>> Begin PROVIDED DATA

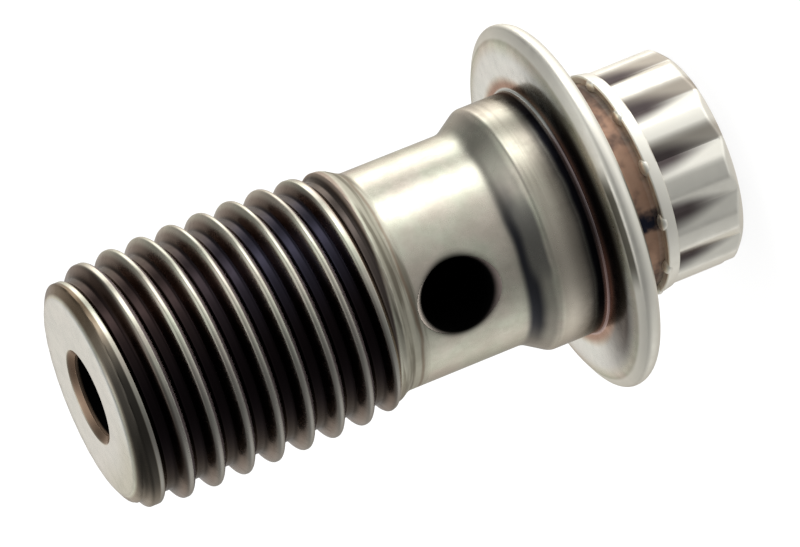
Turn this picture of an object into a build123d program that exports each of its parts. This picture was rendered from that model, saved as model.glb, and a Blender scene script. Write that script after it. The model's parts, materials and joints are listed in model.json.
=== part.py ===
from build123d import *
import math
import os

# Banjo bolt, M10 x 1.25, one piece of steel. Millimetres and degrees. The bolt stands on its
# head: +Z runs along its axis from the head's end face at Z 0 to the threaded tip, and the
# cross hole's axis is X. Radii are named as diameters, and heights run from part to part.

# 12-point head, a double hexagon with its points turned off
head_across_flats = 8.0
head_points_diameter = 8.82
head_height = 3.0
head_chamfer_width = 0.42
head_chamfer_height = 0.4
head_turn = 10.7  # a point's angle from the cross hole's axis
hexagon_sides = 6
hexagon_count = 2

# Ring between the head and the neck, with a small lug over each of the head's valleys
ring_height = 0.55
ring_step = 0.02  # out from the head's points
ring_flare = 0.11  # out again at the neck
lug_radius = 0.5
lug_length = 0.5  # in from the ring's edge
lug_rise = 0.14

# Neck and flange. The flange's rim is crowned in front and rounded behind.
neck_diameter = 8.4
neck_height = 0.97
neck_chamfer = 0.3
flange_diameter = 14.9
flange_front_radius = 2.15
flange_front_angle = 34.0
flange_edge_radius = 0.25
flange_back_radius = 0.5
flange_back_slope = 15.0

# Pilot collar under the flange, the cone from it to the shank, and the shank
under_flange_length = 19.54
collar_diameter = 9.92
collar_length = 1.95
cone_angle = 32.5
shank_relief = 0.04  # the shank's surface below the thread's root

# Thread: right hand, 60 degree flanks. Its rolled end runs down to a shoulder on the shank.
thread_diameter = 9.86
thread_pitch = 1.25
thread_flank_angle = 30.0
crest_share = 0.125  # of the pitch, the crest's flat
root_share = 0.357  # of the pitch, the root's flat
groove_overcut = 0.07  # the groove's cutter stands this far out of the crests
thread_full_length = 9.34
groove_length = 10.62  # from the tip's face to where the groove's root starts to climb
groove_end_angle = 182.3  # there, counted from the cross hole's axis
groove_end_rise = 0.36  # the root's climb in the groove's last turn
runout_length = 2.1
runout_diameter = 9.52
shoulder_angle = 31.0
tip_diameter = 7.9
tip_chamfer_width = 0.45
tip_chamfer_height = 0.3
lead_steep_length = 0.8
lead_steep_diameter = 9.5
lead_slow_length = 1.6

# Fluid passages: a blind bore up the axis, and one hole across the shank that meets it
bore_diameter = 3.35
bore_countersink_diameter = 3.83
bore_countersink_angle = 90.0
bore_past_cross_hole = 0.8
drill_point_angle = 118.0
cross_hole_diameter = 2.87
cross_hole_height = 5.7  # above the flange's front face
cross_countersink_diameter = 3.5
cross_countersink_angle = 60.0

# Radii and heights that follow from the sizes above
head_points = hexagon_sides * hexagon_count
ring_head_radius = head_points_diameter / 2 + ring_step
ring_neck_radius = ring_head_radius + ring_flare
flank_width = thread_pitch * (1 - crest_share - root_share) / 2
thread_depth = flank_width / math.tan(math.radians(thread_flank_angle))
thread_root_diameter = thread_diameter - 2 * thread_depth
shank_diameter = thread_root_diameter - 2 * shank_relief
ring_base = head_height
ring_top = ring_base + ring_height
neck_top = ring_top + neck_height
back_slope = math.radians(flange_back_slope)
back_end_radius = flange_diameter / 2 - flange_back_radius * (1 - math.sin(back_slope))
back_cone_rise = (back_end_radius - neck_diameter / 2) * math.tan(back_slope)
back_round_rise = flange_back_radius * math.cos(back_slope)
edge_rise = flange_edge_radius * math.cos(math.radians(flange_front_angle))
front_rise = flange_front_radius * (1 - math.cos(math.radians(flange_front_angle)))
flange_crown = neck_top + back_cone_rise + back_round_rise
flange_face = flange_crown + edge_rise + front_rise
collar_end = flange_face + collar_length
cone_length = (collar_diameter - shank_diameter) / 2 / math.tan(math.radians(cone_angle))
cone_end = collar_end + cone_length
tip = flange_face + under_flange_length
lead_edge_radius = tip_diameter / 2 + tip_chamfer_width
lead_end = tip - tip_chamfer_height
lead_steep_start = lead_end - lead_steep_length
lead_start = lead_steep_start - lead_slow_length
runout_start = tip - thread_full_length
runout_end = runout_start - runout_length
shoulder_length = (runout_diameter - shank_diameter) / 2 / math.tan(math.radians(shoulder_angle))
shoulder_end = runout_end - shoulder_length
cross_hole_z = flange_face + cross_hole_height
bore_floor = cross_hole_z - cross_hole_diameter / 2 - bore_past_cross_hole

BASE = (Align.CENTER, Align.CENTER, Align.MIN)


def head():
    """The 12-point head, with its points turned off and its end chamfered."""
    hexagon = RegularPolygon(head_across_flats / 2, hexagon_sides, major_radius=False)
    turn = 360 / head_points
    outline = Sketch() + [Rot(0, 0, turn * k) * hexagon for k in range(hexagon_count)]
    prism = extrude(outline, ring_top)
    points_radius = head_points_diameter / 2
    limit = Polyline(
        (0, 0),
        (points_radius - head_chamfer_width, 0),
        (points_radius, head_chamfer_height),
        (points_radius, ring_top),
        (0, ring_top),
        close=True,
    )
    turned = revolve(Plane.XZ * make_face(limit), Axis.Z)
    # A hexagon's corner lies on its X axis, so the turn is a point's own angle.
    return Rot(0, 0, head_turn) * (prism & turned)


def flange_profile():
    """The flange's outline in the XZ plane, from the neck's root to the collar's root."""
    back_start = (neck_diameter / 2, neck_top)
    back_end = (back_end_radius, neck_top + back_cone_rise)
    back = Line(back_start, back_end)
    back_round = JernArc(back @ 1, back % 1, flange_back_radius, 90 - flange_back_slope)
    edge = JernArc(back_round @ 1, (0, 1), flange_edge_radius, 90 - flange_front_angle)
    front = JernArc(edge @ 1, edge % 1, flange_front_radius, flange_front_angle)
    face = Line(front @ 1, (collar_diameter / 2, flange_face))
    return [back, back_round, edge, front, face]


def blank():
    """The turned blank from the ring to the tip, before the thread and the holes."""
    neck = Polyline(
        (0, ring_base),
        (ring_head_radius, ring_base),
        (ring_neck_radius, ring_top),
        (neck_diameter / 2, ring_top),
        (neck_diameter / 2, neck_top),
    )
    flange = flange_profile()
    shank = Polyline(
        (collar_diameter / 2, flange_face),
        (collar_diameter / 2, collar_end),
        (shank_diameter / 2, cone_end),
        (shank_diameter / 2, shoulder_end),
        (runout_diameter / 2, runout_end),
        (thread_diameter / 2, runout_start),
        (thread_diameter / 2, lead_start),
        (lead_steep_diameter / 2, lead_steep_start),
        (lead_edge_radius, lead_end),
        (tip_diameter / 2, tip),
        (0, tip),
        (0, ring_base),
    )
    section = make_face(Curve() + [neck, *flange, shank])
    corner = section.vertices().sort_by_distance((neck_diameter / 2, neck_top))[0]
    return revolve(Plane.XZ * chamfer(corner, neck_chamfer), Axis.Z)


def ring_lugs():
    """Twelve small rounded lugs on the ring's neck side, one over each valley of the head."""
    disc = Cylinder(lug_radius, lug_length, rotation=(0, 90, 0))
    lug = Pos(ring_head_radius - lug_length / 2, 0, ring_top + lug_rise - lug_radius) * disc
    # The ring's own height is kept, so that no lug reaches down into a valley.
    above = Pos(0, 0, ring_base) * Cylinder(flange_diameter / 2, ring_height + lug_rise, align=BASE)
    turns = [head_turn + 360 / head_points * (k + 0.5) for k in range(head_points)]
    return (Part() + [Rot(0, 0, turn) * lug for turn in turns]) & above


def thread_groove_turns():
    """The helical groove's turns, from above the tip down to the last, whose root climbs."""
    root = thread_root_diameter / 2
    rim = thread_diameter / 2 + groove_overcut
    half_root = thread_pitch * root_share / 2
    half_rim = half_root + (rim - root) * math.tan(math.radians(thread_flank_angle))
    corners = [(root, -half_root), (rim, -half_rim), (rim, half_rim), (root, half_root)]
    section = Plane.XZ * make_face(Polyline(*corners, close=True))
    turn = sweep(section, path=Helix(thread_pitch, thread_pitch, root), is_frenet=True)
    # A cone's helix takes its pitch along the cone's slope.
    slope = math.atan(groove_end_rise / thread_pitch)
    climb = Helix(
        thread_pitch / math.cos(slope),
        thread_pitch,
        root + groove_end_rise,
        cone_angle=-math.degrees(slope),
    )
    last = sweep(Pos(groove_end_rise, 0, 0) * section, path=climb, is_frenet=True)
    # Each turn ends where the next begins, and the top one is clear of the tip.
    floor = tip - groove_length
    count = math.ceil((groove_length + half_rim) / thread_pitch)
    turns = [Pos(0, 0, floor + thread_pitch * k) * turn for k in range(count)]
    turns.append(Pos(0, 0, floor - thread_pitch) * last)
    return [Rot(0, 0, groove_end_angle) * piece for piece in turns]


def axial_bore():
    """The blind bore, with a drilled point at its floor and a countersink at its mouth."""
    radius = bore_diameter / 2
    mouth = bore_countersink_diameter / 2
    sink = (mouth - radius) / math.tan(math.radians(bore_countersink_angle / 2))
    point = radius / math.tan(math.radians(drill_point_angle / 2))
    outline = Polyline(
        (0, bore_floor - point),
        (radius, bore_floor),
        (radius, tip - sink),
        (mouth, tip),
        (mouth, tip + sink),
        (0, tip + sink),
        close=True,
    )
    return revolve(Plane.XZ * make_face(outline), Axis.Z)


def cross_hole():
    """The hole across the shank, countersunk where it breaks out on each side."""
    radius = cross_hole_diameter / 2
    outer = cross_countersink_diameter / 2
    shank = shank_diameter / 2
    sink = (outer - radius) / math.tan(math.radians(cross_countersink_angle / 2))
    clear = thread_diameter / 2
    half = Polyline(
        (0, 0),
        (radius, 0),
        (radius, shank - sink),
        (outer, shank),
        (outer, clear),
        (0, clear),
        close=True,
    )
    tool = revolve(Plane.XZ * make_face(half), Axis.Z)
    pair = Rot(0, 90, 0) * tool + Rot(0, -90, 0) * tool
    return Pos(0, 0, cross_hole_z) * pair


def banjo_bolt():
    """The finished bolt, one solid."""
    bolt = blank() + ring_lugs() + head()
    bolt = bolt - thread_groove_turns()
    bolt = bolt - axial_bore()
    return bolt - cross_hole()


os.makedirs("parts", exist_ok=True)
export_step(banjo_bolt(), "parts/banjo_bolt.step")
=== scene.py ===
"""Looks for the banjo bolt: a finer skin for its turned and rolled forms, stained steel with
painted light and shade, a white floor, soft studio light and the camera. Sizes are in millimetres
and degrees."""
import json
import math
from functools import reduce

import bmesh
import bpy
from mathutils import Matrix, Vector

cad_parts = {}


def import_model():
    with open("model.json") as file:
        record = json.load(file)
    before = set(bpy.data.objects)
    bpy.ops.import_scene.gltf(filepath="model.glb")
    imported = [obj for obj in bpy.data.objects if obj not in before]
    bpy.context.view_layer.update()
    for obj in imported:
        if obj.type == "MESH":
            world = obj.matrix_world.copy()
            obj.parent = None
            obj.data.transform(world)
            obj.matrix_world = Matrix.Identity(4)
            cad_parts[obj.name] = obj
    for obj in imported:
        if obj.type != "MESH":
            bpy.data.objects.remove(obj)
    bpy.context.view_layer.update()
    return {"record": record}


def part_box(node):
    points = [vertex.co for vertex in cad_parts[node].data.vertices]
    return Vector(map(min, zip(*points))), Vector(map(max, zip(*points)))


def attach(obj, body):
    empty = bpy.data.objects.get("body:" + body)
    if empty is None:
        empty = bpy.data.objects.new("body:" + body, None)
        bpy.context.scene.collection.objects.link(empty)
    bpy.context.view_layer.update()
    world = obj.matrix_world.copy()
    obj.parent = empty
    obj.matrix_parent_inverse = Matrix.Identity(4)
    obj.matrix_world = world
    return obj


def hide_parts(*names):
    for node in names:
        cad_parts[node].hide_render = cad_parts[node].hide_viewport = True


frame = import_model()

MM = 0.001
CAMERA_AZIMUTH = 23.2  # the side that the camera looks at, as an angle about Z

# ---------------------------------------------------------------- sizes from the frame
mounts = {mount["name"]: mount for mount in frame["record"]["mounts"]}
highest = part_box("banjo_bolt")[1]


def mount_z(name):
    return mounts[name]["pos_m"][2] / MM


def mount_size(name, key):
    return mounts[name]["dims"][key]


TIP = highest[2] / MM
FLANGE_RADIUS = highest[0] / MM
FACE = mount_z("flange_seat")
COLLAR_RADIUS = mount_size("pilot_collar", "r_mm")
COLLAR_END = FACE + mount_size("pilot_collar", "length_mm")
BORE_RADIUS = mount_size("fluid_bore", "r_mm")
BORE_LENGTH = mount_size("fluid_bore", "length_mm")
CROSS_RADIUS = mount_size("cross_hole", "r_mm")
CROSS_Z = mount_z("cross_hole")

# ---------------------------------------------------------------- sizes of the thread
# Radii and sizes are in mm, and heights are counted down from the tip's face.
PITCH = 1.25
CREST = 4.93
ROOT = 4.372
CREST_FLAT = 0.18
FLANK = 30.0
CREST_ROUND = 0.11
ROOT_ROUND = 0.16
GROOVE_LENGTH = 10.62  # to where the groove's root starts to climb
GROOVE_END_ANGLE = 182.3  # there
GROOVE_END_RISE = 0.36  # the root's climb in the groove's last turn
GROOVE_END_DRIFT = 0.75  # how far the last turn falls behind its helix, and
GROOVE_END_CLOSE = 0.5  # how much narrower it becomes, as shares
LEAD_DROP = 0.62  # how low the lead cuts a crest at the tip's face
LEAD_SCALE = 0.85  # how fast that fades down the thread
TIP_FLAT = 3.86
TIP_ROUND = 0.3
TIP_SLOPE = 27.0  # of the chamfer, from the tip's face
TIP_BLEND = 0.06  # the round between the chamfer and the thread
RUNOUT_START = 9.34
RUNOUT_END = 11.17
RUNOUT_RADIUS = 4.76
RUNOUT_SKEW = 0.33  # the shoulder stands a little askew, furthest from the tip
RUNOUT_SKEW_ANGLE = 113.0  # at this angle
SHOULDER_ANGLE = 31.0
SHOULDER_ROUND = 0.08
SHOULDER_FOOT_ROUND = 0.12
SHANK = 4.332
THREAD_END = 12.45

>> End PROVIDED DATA

WHAT TO WORK ON: Taking the material above, extract exactly and only the lines from the line with "bolt = bolt - axial_bore()" to the line with "bpy.data.objects.remove(obj)", inclusive of both.

SOLUTION FOR THIS PROBLEM:
    bolt = bolt - axial_bore()
    return bolt - cross_hole()


os.makedirs("parts", exist_ok=True)
export_step(banjo_bolt(), "parts/banjo_bolt.step")
=== scene.py ===
"""Looks for the banjo bolt: a finer skin for its turned and rolled forms, stained steel with
painted light and shade, a white floor, soft studio light and the camera. Sizes are in millimetres
and degrees."""
import json
import math
from functools import reduce

import bmesh
import bpy
from mathutils import Matrix, Vector

cad_parts = {}


def import_model():
    with open("model.json") as file:
        record = json.load(file)
    before = set(bpy.data.objects)
    bpy.ops.import_scene.gltf(filepath="model.glb")
    imported = [obj for obj in bpy.data.objects if obj not in before]
    bpy.context.view_layer.update()
    for obj in imported:
        if obj.type == "MESH":
            world = obj.matrix_world.copy()
            obj.parent = None
            obj.data.transform(world)
            obj.matrix_world = Matrix.Identity(4)
            cad_parts[obj.name] = obj
    for obj in imported:
        if obj.type != "MESH":
            bpy.data.objects.remove(obj)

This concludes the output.